Não é preciso ser-se muito sagaz para se perceber que o PSD desconfia do colossal buraco de custos que é Alcochete. A vida real limita opções. E uma conta salta aos olhos: o Governo de António Costa aplicou 3,2 mil milhões do PRR em 32 mil novas casas para habitação social. O diagnóstico do anterior Governo indicava que precisamos de 300 mil novas habitações sociais e de renda acessível para equilibrar a escassez de oferta. Como cada casa está a ser construída por 100 mil euros, seria necessário concentrar 30 mil milhões de investimento público para acudir à mais grave crise social e geracional que Portugal enfrenta e construir as tais 300 mil casas – ou pelo menos caminhar-se para esse objetivo.

É óbvio que parte deste esforço para mudar o mercado da habitação passa por investimento privado (build-to-rent) e construção acessível (IVA de 6%, isenções fiscais, fomento das cooperativas). Mais isto traduz-se em mais uma carga nas contas públicas por perda de receitas. Se lhe somarmos a habitação social, tudo junto, dá um custo explosivo – ainda que absolutamente necessário para abrandar a especulação imobiliária nas grandes cidades, fixar os jovens, e permitir rendas suportáveis.

Sem esta intervenção não há fixação de quadros nas empresas, os jovens continuam a emigrar e Portugal mantém-se no pior lugar da Europa quanto à idade de saída de casa dos pais: 34 anos.
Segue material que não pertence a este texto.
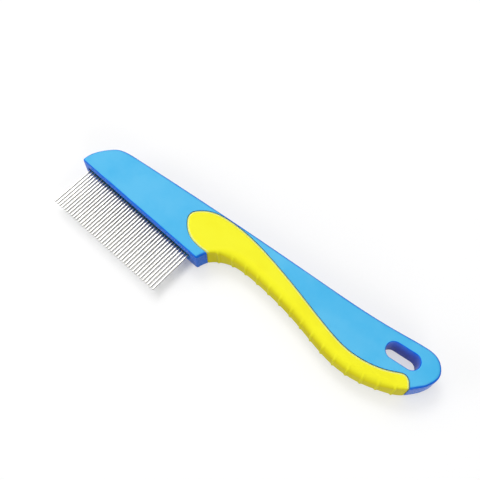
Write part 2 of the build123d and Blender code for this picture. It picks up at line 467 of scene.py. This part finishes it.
class StudioSettings(PropertyGroup):
    azimuth: angle_property("Azimuth", "Camera's turn round the comb", 42.64)
    elevation: angle_property("Elevation", "Camera above the horizon", 65.57)
    distance: length_property("Distance", "Camera to its aim point", 0.3049)
    lens: FloatProperty(name="Lens", description="Focal length", default=52.83, unit="CAMERA")
    aim_x: length_property("Aim X", "Aim point along the comb", -0.010971)
    aim_y: length_property("Aim Y", "Aim point across the comb", 0.013842)
    key_power: power_property("Key power", "Overhead soft light", 18.6)
    key_size: length_property("Key size", "Side of the overhead light", 2.0)
    key_place: place_property("Key place", "Above and behind the head", (-0.65, 0.55, 1.6))
    sheen_power: power_property("Sheen power", "Smaller light that the head mirrors", 8.0)
    sheen_size: length_property("Sheen size", "Side of that light", 0.55)
    sheen_place: place_property("Sheen place", "Where the head mirrors it", (-0.78, 0.52, 1.5))
    tail_power: power_property("Tail fill power", "Low light on the tail's side", 9.0)
    tail_place: place_property("Tail fill place", "Low, beyond the tail", (1.2, -0.75, 0.55))
    head_power: power_property("Head fill power", "Low light on the pins' side", 7.2)
    head_place: place_property("Head fill place", "Low, beyond the pins", (-0.9, -0.9, 0.45))
    fill_size: length_property("Fill size", "Side of both low lights", 0.8)
    sky: number_property("Sky", "Strength of the surrounding light", 0.22)
    floor_reach: length_property("Floor reach", "Middle of the floor to its edges", 4.0)
    glow: number_property("Glow", "Share of the floor's white that no shadow takes away", 0.60)
    glow_pins: number_property("Glow under pins", "The same below the row of pins", 0.05)
    glow_near: length_property("Glow near", "Where the floor starts to whiten away", 0.30)
    glow_far: length_property("Glow far", "Where the floor is white for good", 0.80)
    pins_short: length_property("Pins short", "Tips reach beyond the darker floor", 0.003)
    pins_under: length_property("Pins under", "Darker floor below the head", 0.010)
    pins_blur: length_property("Pins blur", "Soft edge of the darker floor", 0.004)
    clearance: length_property("Clearance", "Floor below the comb's lower face", 0.00004)
    bounce: colour_property("Bounce", "Floor as it lights the comb", (0.16, 0.17, 0.20))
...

Como consequência, não há crescimento da natalidade, a Segurança Social fica em risco – e por aí fora.

Por outro lado, sem casas acessíveis para imigrantes, não teremos mão-de-obra suficiente – sobretudo nas atividades de baixo valor e que são parte essencial dos recursos humanos necessários para o turismo e outras atividades que não dispensamos no nosso quotidiano. E sem mais habitação, perpetuamos a batalha entre quem investiu as suas poupanças no Alojamento Local face aos que precisam de encontrar uma casa na cidade – em vez de compatibilizarmos as duas coisas.
Só que, paradoxalmente, queremos construir a casa pelo telhado.

A medida estratégica onde pretendemos gastar as nossas melhores fichas é num aeroporto para estar pronto entre 10 e 15 anos. O grande hub de Alcochete. Num mundo de viagens cada vez mais ponto-a-ponto (sem mudanças de avião), face à concorrência poderosa de Madrid, Paris, Frankfurt e Londres, e com a TAP pronta a ser vendida a um grande operador internacional… resolvemos acreditar que a Terra gira em redor desse grande Sol que é Alcochete.
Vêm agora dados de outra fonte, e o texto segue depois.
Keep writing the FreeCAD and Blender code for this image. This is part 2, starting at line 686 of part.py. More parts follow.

Com outra consequência: o aeroporto torna-se num violento aspirador de capacidade de endividamento do país para uma obra faraónica, que ainda por cima deixa os lisboetas com um só aeroporto, a 57km de distância, em vez de dois a custo zero – Portela+1.

Simplificando: não devem ser os privados a fazer o aeroporto e o Estado a apoiar mais habitação? A solução da CTI foi um sonho delirante de uma noite de verão, onde tudo era possível. Chegou a hora de aterrar num princípio básico: antes de termos mais turismo, precisamos de casa para todos, num país a funcionar – inclusive para o turismo -, e sem arrasar ambientalmente o que nos resta. Lisboa tem limites. Não pode ficar à mercê desta sofreguidão de quem só vê como quer ainda mais turismo de massas e investimento imobiliário de alta gama a todo o custo na capital do país.

2 – Basta olhar-se para o malabarismo do Governo com o IRS para se perceber esta coisa simples: há pouco dinheiro. É tão simples quanto isto.